** What to produce **
Emit the exact text of every line from the line with "What OpenSCAD source" to the line with "is the table.", both ends included. No other output is expected.

Collected data entries:
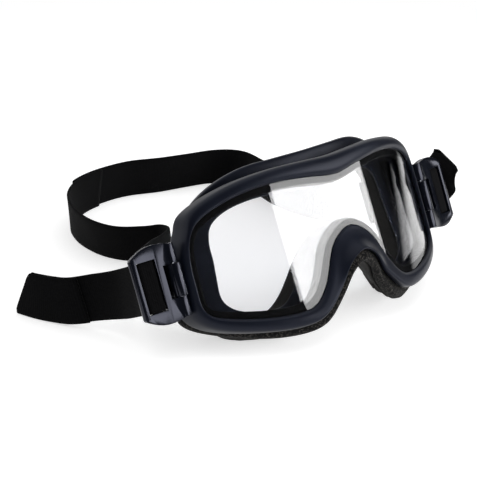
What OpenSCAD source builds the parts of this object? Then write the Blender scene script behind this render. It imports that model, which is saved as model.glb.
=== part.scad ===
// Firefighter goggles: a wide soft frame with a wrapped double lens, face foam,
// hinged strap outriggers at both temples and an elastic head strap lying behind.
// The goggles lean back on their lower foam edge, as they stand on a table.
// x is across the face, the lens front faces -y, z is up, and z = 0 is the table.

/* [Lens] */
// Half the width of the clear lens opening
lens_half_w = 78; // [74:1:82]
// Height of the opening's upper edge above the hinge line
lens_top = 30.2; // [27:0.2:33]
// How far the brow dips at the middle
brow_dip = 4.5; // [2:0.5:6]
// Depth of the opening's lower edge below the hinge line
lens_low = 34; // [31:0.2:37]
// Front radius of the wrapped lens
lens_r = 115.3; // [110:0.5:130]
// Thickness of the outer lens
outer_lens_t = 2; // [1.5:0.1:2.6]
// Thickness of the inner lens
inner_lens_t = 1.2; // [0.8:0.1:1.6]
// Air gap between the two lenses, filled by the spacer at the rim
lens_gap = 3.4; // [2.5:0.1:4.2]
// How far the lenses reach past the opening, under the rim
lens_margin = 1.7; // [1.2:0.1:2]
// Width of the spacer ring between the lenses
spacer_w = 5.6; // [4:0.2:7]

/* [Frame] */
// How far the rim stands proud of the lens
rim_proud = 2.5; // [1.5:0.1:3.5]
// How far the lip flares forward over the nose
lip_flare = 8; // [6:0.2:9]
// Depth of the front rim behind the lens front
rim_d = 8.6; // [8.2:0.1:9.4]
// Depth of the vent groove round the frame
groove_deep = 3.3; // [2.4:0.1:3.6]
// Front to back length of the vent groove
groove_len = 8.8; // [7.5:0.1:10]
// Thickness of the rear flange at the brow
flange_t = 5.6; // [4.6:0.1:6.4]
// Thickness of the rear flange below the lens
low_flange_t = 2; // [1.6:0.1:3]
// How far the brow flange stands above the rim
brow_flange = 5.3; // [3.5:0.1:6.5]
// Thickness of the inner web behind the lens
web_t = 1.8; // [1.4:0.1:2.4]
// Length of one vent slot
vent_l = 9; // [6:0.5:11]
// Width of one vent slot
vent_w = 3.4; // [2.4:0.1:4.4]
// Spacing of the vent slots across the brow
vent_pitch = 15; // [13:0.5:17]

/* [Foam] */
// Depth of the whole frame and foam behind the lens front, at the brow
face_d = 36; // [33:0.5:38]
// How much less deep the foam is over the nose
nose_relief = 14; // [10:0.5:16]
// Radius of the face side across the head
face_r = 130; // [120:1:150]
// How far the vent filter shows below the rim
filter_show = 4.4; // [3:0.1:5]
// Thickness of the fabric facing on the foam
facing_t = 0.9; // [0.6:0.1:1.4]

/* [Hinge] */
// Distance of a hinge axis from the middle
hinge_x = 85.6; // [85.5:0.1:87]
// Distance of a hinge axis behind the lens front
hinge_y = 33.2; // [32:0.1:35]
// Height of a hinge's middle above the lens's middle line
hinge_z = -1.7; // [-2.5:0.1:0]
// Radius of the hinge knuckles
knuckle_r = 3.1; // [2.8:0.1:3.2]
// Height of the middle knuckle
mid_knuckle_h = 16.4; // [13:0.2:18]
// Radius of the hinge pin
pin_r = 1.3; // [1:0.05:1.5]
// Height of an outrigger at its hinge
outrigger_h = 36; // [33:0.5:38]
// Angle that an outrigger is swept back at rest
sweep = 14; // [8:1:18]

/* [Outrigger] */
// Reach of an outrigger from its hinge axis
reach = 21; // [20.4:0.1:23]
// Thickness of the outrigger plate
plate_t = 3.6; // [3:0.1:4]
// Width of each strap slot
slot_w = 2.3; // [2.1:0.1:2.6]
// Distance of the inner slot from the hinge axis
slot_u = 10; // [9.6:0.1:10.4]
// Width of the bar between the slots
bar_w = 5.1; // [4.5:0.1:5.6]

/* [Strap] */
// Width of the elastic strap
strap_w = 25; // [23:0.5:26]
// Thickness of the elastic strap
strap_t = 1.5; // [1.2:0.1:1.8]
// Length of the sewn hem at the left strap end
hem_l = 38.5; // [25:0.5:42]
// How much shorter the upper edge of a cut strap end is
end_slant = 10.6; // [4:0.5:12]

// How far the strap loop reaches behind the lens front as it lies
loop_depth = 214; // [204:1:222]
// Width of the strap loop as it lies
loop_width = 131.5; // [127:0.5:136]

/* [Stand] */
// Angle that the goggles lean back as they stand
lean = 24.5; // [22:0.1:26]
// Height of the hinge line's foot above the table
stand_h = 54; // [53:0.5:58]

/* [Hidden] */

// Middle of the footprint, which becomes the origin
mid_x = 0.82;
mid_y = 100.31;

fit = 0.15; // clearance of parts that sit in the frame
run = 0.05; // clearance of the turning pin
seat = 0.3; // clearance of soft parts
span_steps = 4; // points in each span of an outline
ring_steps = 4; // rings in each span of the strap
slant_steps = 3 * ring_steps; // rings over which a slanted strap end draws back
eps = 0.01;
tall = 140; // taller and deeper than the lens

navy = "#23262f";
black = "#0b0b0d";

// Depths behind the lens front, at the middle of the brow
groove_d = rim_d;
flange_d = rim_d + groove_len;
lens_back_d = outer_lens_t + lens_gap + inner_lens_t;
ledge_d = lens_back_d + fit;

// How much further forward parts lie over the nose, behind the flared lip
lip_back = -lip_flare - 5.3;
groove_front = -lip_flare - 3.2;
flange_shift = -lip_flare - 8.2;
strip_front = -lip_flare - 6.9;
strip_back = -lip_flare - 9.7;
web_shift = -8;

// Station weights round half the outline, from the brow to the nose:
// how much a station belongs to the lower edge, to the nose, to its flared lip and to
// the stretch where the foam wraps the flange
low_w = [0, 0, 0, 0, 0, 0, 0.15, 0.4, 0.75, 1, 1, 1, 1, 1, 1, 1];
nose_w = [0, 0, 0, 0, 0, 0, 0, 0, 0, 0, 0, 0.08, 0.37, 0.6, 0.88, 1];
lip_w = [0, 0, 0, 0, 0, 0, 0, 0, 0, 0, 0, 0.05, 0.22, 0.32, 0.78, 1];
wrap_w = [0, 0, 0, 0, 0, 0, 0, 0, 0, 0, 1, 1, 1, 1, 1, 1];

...

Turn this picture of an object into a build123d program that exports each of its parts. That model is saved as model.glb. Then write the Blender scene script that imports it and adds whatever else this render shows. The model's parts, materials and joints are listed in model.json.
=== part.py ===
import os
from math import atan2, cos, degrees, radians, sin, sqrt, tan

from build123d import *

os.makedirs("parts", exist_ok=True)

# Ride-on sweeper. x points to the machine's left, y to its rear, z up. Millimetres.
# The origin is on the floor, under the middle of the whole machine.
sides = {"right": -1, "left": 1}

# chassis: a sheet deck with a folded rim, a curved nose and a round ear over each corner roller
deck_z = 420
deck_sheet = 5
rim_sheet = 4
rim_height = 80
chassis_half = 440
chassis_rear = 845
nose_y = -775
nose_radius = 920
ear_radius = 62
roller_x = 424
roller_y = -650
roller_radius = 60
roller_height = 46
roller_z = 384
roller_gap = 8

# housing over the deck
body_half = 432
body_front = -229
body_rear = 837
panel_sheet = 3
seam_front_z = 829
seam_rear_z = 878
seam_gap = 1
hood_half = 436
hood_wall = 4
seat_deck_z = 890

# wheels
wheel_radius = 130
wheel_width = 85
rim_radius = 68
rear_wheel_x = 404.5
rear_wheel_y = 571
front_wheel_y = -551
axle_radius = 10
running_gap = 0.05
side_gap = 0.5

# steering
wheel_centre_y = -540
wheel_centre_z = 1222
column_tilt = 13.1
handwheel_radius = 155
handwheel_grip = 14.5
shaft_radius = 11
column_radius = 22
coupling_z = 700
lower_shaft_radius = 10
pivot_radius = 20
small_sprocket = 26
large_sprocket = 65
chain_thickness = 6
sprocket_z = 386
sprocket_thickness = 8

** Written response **
What OpenSCAD source builds the parts of this object? Then write the Blender scene script behind this render. It imports that model, which is saved as model.glb.
=== part.scad ===
// Firefighter goggles: a wide soft frame with a wrapped double lens, face foam,
// hinged strap outriggers at both temples and an elastic head strap lying behind.
// The goggles lean back on their lower foam edge, as they stand on a table.
// x is across the face, the lens front faces -y, z is up, and z = 0 is the table.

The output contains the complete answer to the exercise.